Numerical simulation of an extensible capsule using regularized Stokes kernels and overset finite differences

TL;DR

The paper presents a fourth-order accurate numerical framework for simulating an extensible capsule in Stokes flow, leveraging a partition-of-unity surface representation with six overlapping patches to enable nonuniform surface discretization and efficient evaluation of boundary-integral operators. It combines a boundary-integral formulation with regularized Stokes kernels, overset finite differences for interfacial forces, and fourfold upsampling of singular quadrature, all accelerated on GPUs; a single-level FMM can further reduce complexity to linear scaling. Comprehensive convergence tests and physically realistic simulations in shear and Poiseuille flows validate accuracy against state-of-the-art spherical-harmonics methods and demonstrate robust long-time stability.

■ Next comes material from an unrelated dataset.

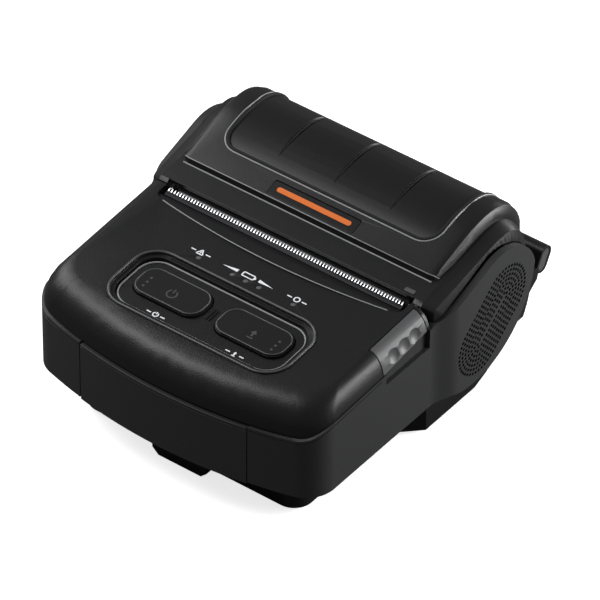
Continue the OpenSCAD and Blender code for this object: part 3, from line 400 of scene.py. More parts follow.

The work provides a scalable, high-accuracy alternative for microfluidic capsule dynamics with potential extensions to multiple capsules and adaptive surface representations.

Abstract

In this paper, we present a novel numerical scheme for simulating deformable and extensible capsules suspended in a Stokesian fluid. The main feature of our scheme is a partition-of-unity (POU) based representation of the surface that enables asymptotically faster computations compared to spherical-harmonics based representations. We use a boundary integral equation formulation to represent and discretize hydrodynamic interactions. The boundary integrals are weakly singular. We use the quadrature scheme based on the regularized Stokes kernels. We also use partition-of unity based finite differences that are required for the computational of interfacial forces. Given an N-point surface discretization, our numerical scheme has fourth-order accuracy and O(N) asymptotic complexity, which is an improvement over the O(N^2 log(N)) complexity of a spherical harmonics based spectral scheme that uses product-rule quadratures. We use GPU acceleration and demonstrate the ability of our code to simulate the complex shapes with high resolution. We study capsules that resist shear and tension and their dynamics in shear and Poiseuille flows. We demonstrate the convergence of the scheme and compare with the state of the art.
Paper Structure (32 sections, 35 equations, 17 figures, 12 tables)

This paper contains 32 sections, 35 equations, 17 figures, 12 tables.

Figures (17)

  • Figure 1: A representation of the problem setup. The grey filled region is the interior of the capsule with membrane $\gamma$. Exterior of the capsule is filled with a Newtonian fluid and the capsule is suspended freely in it. $\boldsymbol u_{\infty}$ is the imposed background fluid velocity.
  • Figure 2: Here we summarize the notation for the atlas construction. The unit sphere $\mathbb{S}^{2}$ is on the left and the capsule $\gamma$ is on the right with the diffeomorphism $\phi:\mathbb{S}^{2} \longrightarrow \gamma$. We show two overlapping patches colored in red and blue. The first patch $\mathcal{P}_{1}^{0}$ is the red colored arc from point $a_{0}$ to $b_{0}$ on $\mathbb{S}^{2}$. Its corresponding patch $\mathcal{P}_{1}$ on the capsule surface $\gamma$ is shown in red as the arc from points $a_{1}$ to $b_{1}$. The second patch $\mathcal{P}_{2}^{0}$ is the blue colored arc from point $c_{0}$ to $d_{0}$ on $\mathbb{S}^{2}$. Its corresponding patch $\mathcal{P}_{2}$ on the capsule surface $\gamma$ is shown in blue as the arc from points $c_{1}$ to $d_{1}$. Their corresponding coordinate domains $\mathcal{U}_{1}$ and $\mathcal{U}_{2}$ are also shown in the red and blue color. The coordinate charts $\eta_{i}^{0}: \mathcal{U}_{1} \longrightarrow \mathcal{P}^{0}_{i}, \ i=1,2$, are shown as dashed lines in the respective colors. The diffeomorphism $\phi$ also gives the coordinate charts $\eta_{i}:\mathcal{U}_{1} \longrightarrow \mathcal{P}_{i},\ i=1,2$, for the patches on the capsule surface $\gamma$ shown as colored dashed lines from $\mathcal{U}_{i}$ to $\mathcal{P}_{i}$. The corresponding partition of unity functions $\psi^{0}_{i},i=1,2,$ with $\mathsf{supp}(\psi^{0}_{i}) \subset \mathcal{P}^{0}_{i}$ are drawn over coordinate domains $\mathcal{U}_{i}$ for visual clarity since $\mathcal{P}_{i}^{0}$ is diffeomorphic to $\mathcal{U}_{i}$.
  • Figure 3: The six hemispherical patches forming an open cover of the unit sphere $\mathcal{S}^{2}$. Each one is represented by the black grid. a)--f) $\mathcal{P}_{i}^{0}$ for $i=1,2,\ldots,6$.
  • Figure 4: Representation of discretization of a unit sphere using $m_{\mathrm{th}}$-order grids for (a) $m=8$, (b) $m=16$, (c) $m=32$.
  • Figure 5: Representation of discretization of the ellipsoid $x^{2}/a^{2} + y^{2}/b^{2} + z^{2}/c^{2}=1$ with $a=0.5,b=1,c=1$, using $m_{\mathrm{th}}$-order grids for (a) $m=8$, (b) $m=16$, (c) $m=32$.